* **Task description**:
For each line below that contains the string "rigid", copy that line.

* **Records for the exercise**:

* * * *

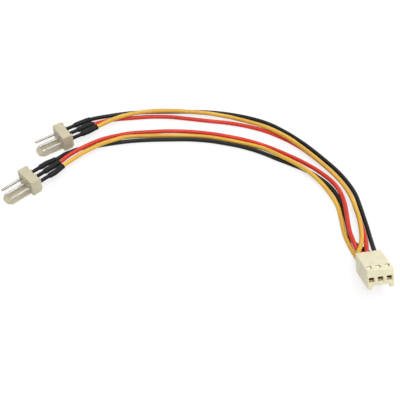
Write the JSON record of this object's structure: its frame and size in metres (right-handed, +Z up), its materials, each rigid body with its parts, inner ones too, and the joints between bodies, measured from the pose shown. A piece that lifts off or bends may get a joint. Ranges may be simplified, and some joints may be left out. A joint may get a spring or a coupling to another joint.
{
  "type": "fan splitter cable",
  "caption": "Y-shaped power splitter lead: one three-way socket housing feeds two pin headers through yellow, red and black wires.",
  "frame": {"origin": "on the table, under the middle of the box around the connectors and their sleeves", "axes": "+X from the two headers towards the socket housing, +Y towards the far side that the wires bow to, +Z up"},
  "size_m": [0.1172, 0.0803, 0.0117],
  "materials": {
    "housing": "moulded ivory nylon",
    "header": "moulded cream nylon",
    "pin": "tinned",
    "terminal": "plated",
    "copper": "stranded, bare",
    "solder": "bright solder",
    "sleeve": "shrunk tubing",
    "wire_yellow": "extruded jacket",
    "wire_red": "extruded jacket",
    "wire_black": "extruded jacket"
  },
  "bodies": {
    "root": {"female_housing": "housing", "crimp_terminal_yellow": "terminal", "crimp_terminal_red": "terminal", "crimp_terminal_black": "terminal", "header_a_base": "header", "header_a_pin_black": "pin", "header_a_pin_red": "pin", "header_a_pin_yellow": "pin", "header_b_base": "header", "header_b_pin_black": "pin", "header_b_pin_red": "pin", "header_b_pin_yellow": "pin", "wire_a_black": "wire_black", "heat_shrink_a_black": "sleeve", "solder_joint_a_black": "solder", "tinned_end_a_black": "copper", "crimped_end_a_black": "copper", "wire_a_red": "wire_red", "heat_shrink_a_red": "sleeve", "solder_joint_a_red": "solder", "tinned_end_a_red": "copper", "crimped_end_a_red": "copper", "wire_a_yellow": "wire_yellow", "heat_shrink_a_yellow": "sleeve", "solder_joint_a_yellow": "solder", "tinned_end_a_yellow": "copper", "crimped_end_a_yellow": "copper", "wire_b_black": "wire_black", "heat_shrink_b_black": "sleeve", "solder_joint_b_black": "solder", "tinned_end_b_black": "copper", "crimped_end_b_black": "copper", "wire_b_red": "wire_red", "heat_shrink_b_red": "sleeve", "solder_joint_b_red": "solder", "tinned_end_b_red": "copper", "crimped_end_b_red": "copper", "wire_b_yellow": "wire_yellow", "heat_shrink_b_yellow": "sleeve", "solder_joint_b_yellow": "solder", "tinned_end_b_yellow": "copper", "crimped_end_b_yellow": "copper"}
  },
  "joints": []
}
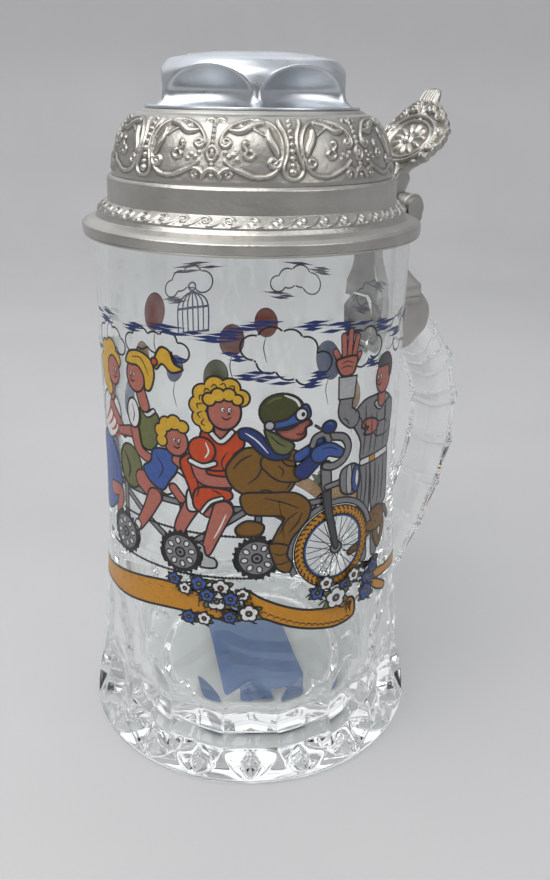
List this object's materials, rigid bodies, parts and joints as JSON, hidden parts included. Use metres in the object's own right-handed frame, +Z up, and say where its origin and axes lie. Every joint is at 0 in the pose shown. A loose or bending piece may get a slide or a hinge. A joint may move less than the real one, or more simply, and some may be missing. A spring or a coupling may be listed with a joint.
{
  "type": "beer stein",
  "caption": "Half-litre glass beer stein with a scooped foot, a fused glass handle and a hinged pewter lid with a thumblift and a crown knob.",
  "frame": {"origin": "centre of the foot, on the surface it stands on", "axes": "+Z up along the mug's axis, +X from that axis towards the handle, +Y along the hinge pin"},
  "size_m": [0.1317, 0.1, 0.1896],
  "materials": {
    "glass": "clear pressed glass, faintly grey-green",
    "pewter": "satin antiqued pewter, darker in the hollows of the relief",
    "knob_silver": "bright satin silver casting",
    "pin_steel": "dull turned steel",
    "lining": "dark matt packing",
    "label": "blue film label"
  },
  "bodies": {
    "mug": {"glass_body": "glass", "glass_handle": "glass", "base_label": "label", "handle_strap": "pewter", "strap_lining": "lining", "hinge_pin": "pin_steel", "pin_end_caps": "pewter"},
    "lid": {"lid_rim": "pewter", "lid_dome": "pewter", "lid_knob": "knob_silver", "knob_screw": "pin_steel", "knob_washer": "pin_steel", "lid_tang": "pewter", "thumblift": "pewter"}
  },
  "joints": [
    {"name": "lid_hinge", "type": "hinge", "parent": "mug", "child": "lid", "pos_m": [0.0505, 0, 0.1495], "axis": [0, 1, 0], "range_deg": [0, 105]}
  ]
}
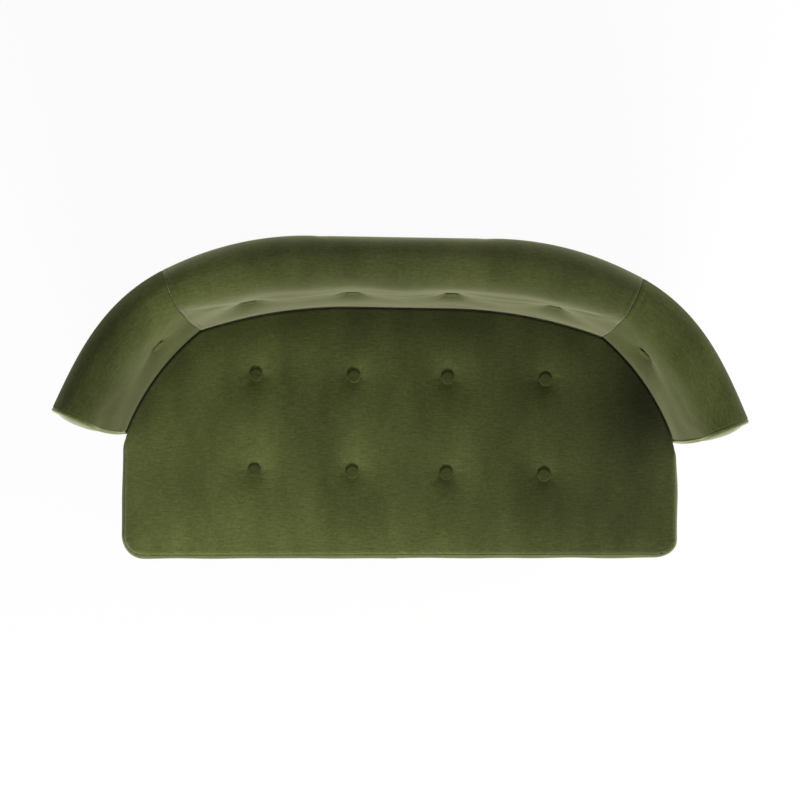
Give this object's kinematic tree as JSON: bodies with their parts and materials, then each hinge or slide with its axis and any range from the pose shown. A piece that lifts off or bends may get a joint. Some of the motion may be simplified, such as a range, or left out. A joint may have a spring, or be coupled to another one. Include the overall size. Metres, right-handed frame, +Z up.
{
  "type": "bench settee",
  "caption": "Low-backed bench settee with a continuous rolled back and arms that wrap a deep-tufted bench seat on short wooden legs.",
  "frame": {"origin": "centre of the settee's footprint box, on the floor", "axes": "+X along the settee's length, to the right of someone who faces its front; +Y from the front of the seat towards the back; +Z up"},
  "size_m": [1.4036, 0.668, 0.735],
  "materials": {
    "velvet": "olive green cotton velvet, short dense pile, dark face-on and bright at a glancing angle",
    "frame_wood": "planed beech, unfinished",
    "panel_board": "bent hardboard, smooth face",
    "leg_wood": "beech stained dark brown, satin varnish",
    "bolt_steel": "zinc-plated",
    "glide_plastic": "moulded black, worn smooth on its face",
    "dust_cambric": "black open-weave cambric, stapled under the frame",
    "webbing_jute": "undyed woven jute"
  },
  "bodies": {
    "root": {"arm_button_left": "velvet", "arm_button_right": "velvet", "arm_facing_left": "velvet", "arm_facing_right": "velvet", "arm_front_board_left": "frame_wood", "arm_front_board_right": "frame_wood", "arm_top_rail_left": "frame_wood", "arm_top_rail_right": "frame_wood", "back_button_1": "velvet", "back_button_2": "velvet", "back_button_3": "velvet", "back_button_4": "velvet", "back_post_left_1": "frame_wood", "back_post_left_2": "frame_wood", "back_post_right_1": "frame_wood", "back_post_right_2": "frame_wood", "back_top_rail": "frame_wood", "corner_block_left": "frame_wood", "corner_block_right": "frame_wood", "dust_cover": "dust_cambric", "facing_welt_left": "velvet", "facing_welt_right": "velvet", "front_bolt_left": "bolt_steel", "front_bolt_right": "bolt_steel", "front_glide_left": "glide_plastic", "front_glide_right": "glide_plastic", "front_leg_left": "leg_wood", "front_leg_right": "leg_wood", "front_seat_rail": "frame_wood", "inner_arm_panel_left": "panel_board", "inner_arm_panel_right": "panel_board", "inner_back_panel": "panel_board", "inside_arm_left": "velvet", "inside_arm_right": "velvet", "inside_back": "velvet", "outside_arm_left": "velvet", "outside_arm_right": "velvet", "outside_back": "velvet", "rear_bolt_left": "bolt_steel", "rear_bolt_right": "bolt_steel", "rear_glide_left": "glide_plastic", "rear_glide_right": "glide_plastic", "rear_leg_left": "leg_wood", "rear_leg_right": "leg_wood", "rear_seat_rail": "frame_wood", "seat_apron": "velvet", "seat_button_1": "velvet", "seat_button_2": "velvet", "seat_button_3": "velvet", "seat_button_4": "velvet", "seat_button_5": "velvet", "seat_button_6": "velvet", "seat_button_7": "velvet", "seat_button_8": "velvet", "seat_pad": "velvet", "seat_stretcher_left": "frame_wood", "seat_stretcher_right": "frame_wood", "seat_webbing": "webbing_jute", "side_seat_rail_left": "frame_wood", "side_seat_rail_right": "frame_wood"}
  },
  "joints": []
}
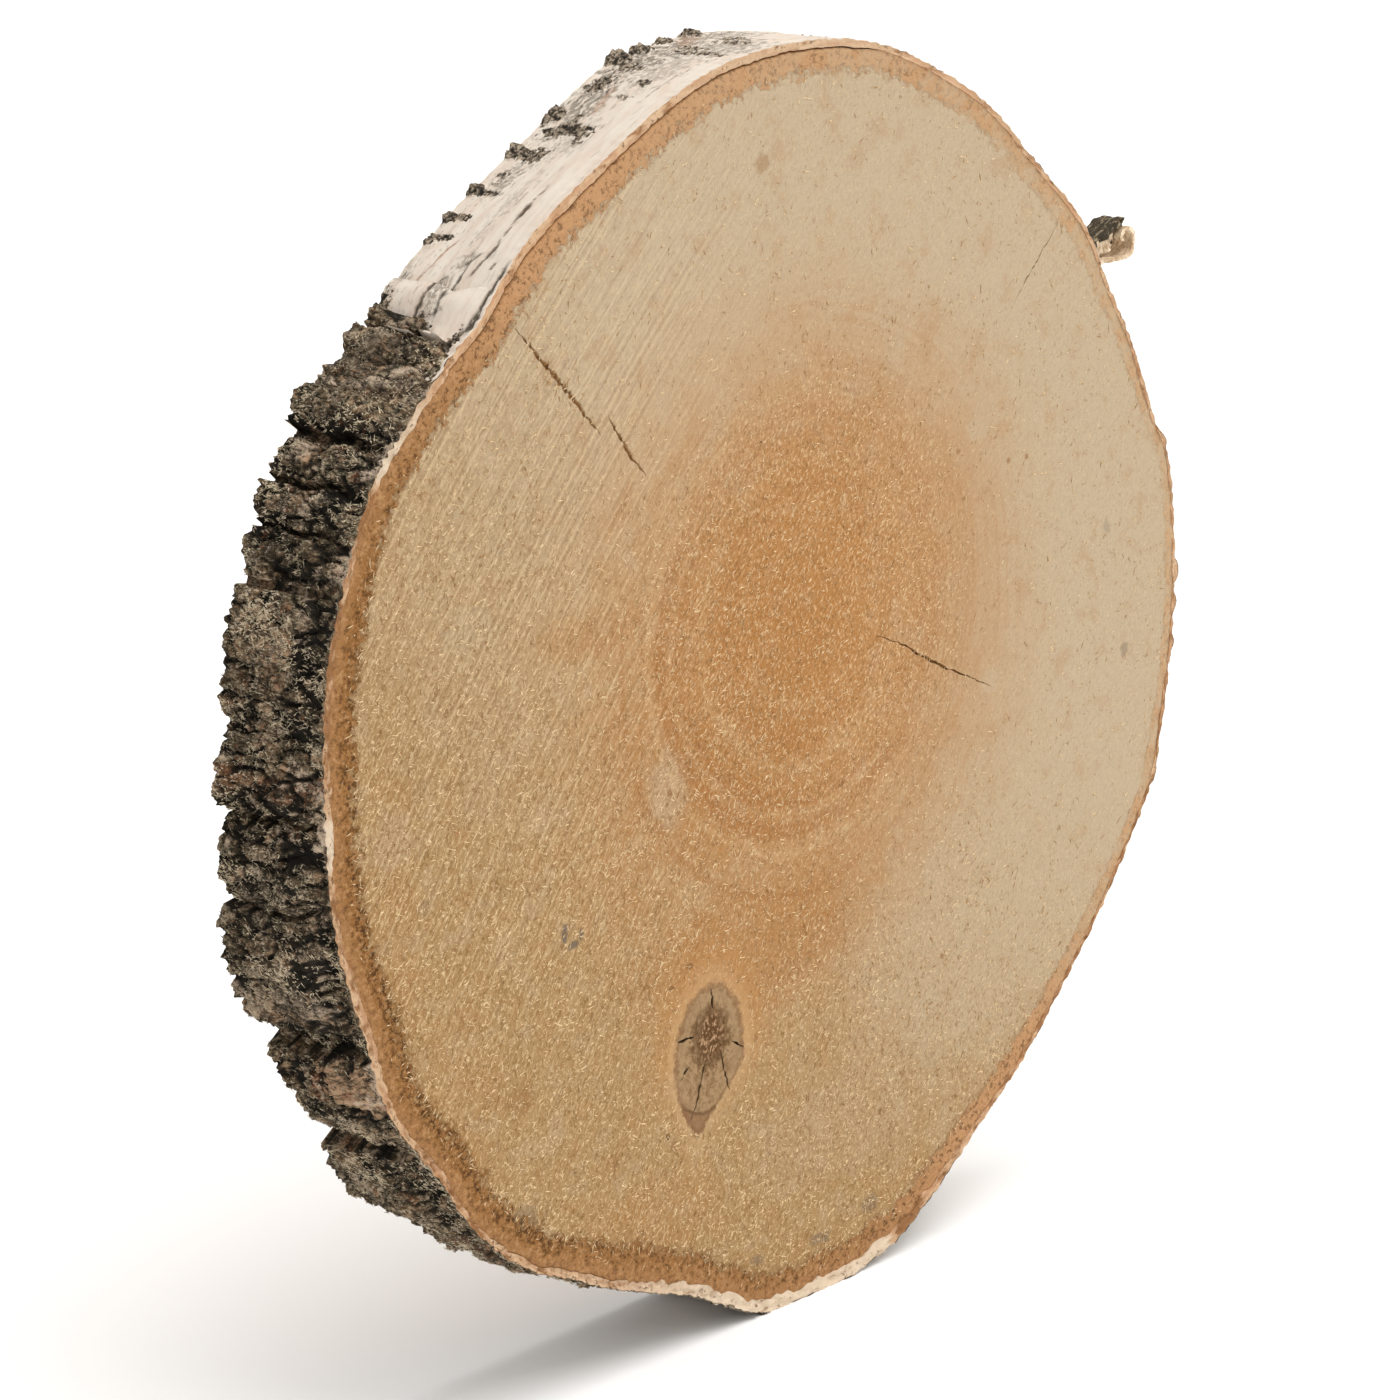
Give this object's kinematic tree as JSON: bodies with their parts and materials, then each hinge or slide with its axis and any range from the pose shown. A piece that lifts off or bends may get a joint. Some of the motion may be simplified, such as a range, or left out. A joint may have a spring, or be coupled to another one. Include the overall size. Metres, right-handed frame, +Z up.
{
  "type": "wood slice",
  "caption": "Round slice of a birch trunk, sawn across the grain, with its bark on, standing on a small worn flat of its edge.",
  "frame": {"origin": "middle of the bounding box at the surface that the slice stands on", "axes": "+Z up, -Y out of the front sawn face, +X to the right as the front face is seen"},
  "size_m": [0.2653, 0.0262, 0.2648],
  "materials": {
    "birch_wood": "raw sawn end grain, dry and matt, with fine saw fibres",
    "birch_bark": "rough old bark, dark grey-brown, with smooth cream papery bark at the top"
  },
  "bodies": {
    "root": {"wood_slice": "birch_wood"}
  },
  "joints": []
}
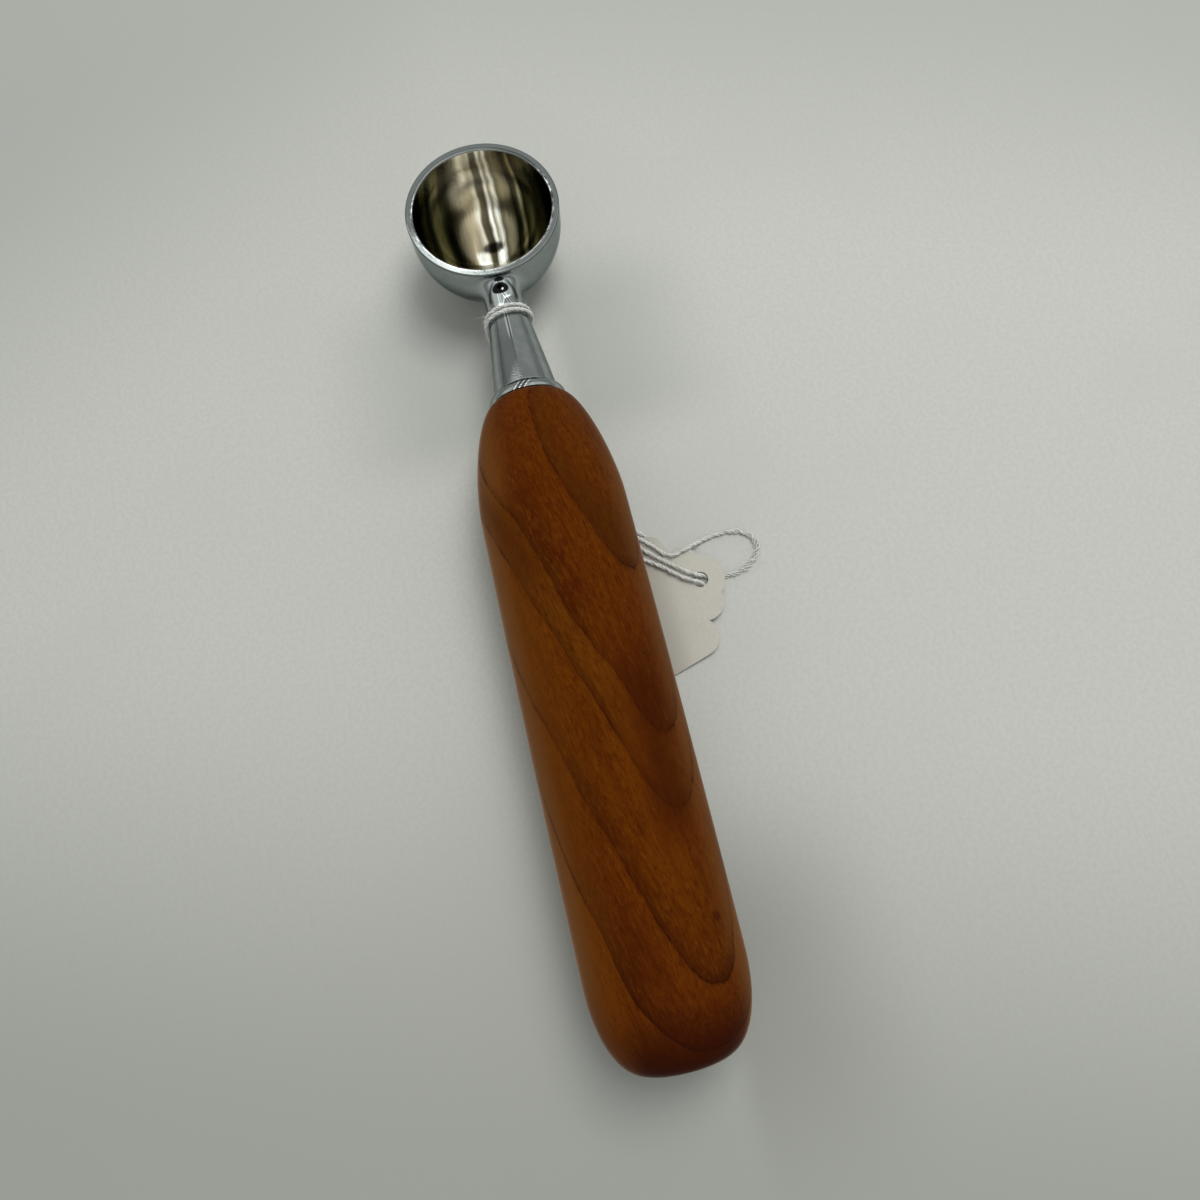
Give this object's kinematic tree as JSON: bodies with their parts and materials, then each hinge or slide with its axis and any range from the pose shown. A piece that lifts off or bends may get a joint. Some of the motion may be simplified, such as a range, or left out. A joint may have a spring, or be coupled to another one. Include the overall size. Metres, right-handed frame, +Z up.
{
  "type": "coffee scoop",
  "caption": "Coffee scoop with a deep round plated bowl on a tapered neck, a half-round collar ring and a turned wooden handle, with a string tied round the neck that holds a blank card tag.",
  "frame": {"origin": "on the table under the middle of the scoop's length, at the bottom centre of the box round the scoop without its string and tag", "axes": "+X along the handle towards the bowl, +Z up out of the bowl's open side, +Y to the left when looking along +X"},
  "size_m": [0.2245, 0.0683, 0.0356],
  "materials": {
    "cherry_wood": "satin oil over turned cherry",
    "chrome": "bright plating, polished",
    "brass": "machined",
    "steel": "plain machined",
    "cotton_string": "two-ply twisted cotton",
    "white_card": "uncoated white card"
  },
  "bodies": {
    "handle": {"handle": "cherry_wood", "threaded_insert": "brass"},
    "collar": {"collar_ring": "chrome", "string_turns": "cotton_string", "string_lead": "cotton_string", "string_knot": "cotton_string", "swing_tag": "white_card"},
    "head": {"scoop_head": "chrome", "threaded_stud": "steel"}
  },
  "joints": [
    {"name": "collar_slide", "type": "slide", "parent": "handle", "child": "collar", "axis": [1, 0, 0], "range_m": [0, 0.0095]},
    {"name": "head_turn", "type": "hinge", "parent": "collar", "child": "head", "pos_m": [0.03968, 0, 0.0178], "axis": [1, 0, 0], "range_deg": [0, 2737]}
  ],
  "couplings": [
    {"joint": "head_turn", "follows": "collar_slide", "rad_per_m": 5026.5}
  ]
}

* * * *

* **Output for this task**:
Write the JSON record of this object's structure: its frame and size in metres (right-handed, +Z up), its materials, each rigid body with its parts, inner ones too, and the joints between bodies, measured from the pose shown. A piece that lifts off or bends may get a joint. Ranges may be simplified, and some joints may be left out. A joint may get a spring or a coupling to another joint.
List this object's materials, rigid bodies, parts and joints as JSON, hidden parts included. Use metres in the object's own right-handed frame, +Z up, and say where its origin and axes lie. Every joint is at 0 in the pose shown. A loose or bending piece may get a slide or a hinge. A joint may move less than the real one, or more simply, and some may be missing. A spring or a coupling may be listed with a joint.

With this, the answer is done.